The Bucks made their mark as the best team in the NBA with Brogdon as a starter, and after he knocks off some of the rust from not playing for months, he’ll retake his starting spot.

With Brogdon back, the Bucks starting lineup becomes even better and knocks down Mirotic to the bench. Milwaukee gets one of their best players as fresh as any player could be at this point in the season while also bolstering their already strong bench unit.

Milwaukee already had a significant advantage when it came to having players better rested for the series, then they added a 50-40-90 player to the lineup.

Will rest be the most important factor in this series? No. The better team will win the series, that’s how these things work.

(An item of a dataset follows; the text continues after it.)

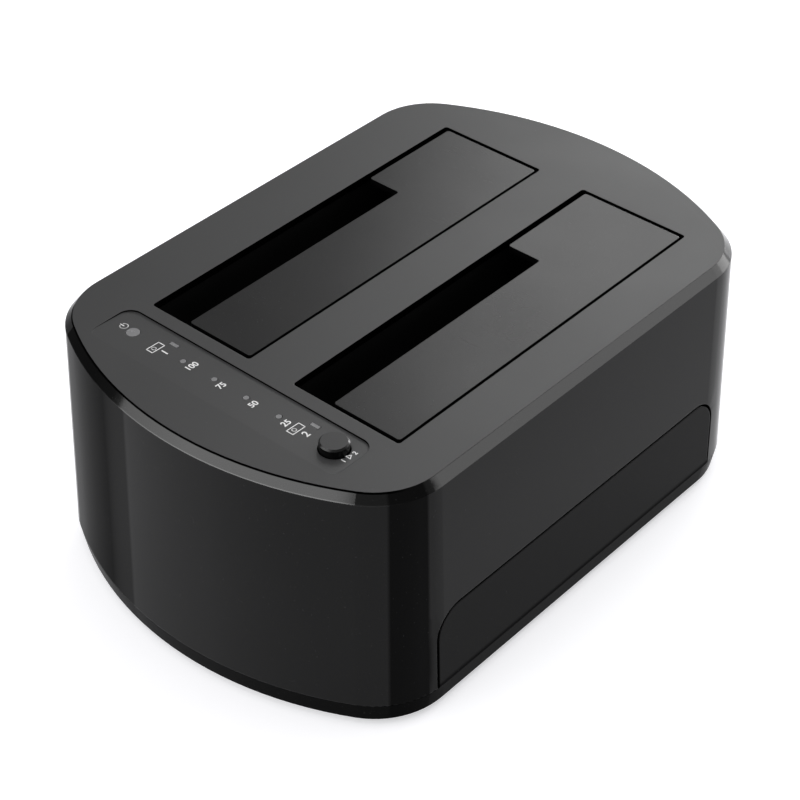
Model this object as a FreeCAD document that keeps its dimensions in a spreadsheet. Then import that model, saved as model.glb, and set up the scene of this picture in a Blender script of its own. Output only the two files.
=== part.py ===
# Two bay drive duplicator: a desk dock that copies one hard drive to another.
# Millimetres. X runs to the right of the control panel, Y to the back, Z up.
# The origin is the middle of the footprint, on the surface that the rubber feet stand on.

import FreeCAD
import Part
import Sketcher
import math
import os
from FreeCAD import Placement, Rotation, Vector

os.makedirs("parts", exist_ok=True)
doc = FreeCAD.newDocument("DriveDuplicator")
sheet = doc.addObject("Spreadsheet::Sheet", "Sizes")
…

The team that executes better and makes adjustments will be the one that moves on.

With that being said, the NBA is a make or miss league. A team misses shots when they’re playing on tired legs. If this series goes to a Game 6 or 7, tired legs could be the difference between Toronto’s shots missing and Milwaukee’s shots going in.

Next. Milwaukee Bucks: 3 keys to beating the Toronto Raptors in the Conference Finals. dark

It should be a competitive and fun series, but considering how even these teams seem to be, every little bit matters. By the end of the series, we could look back and see that the week off the Bucks had before the games even began was the difference.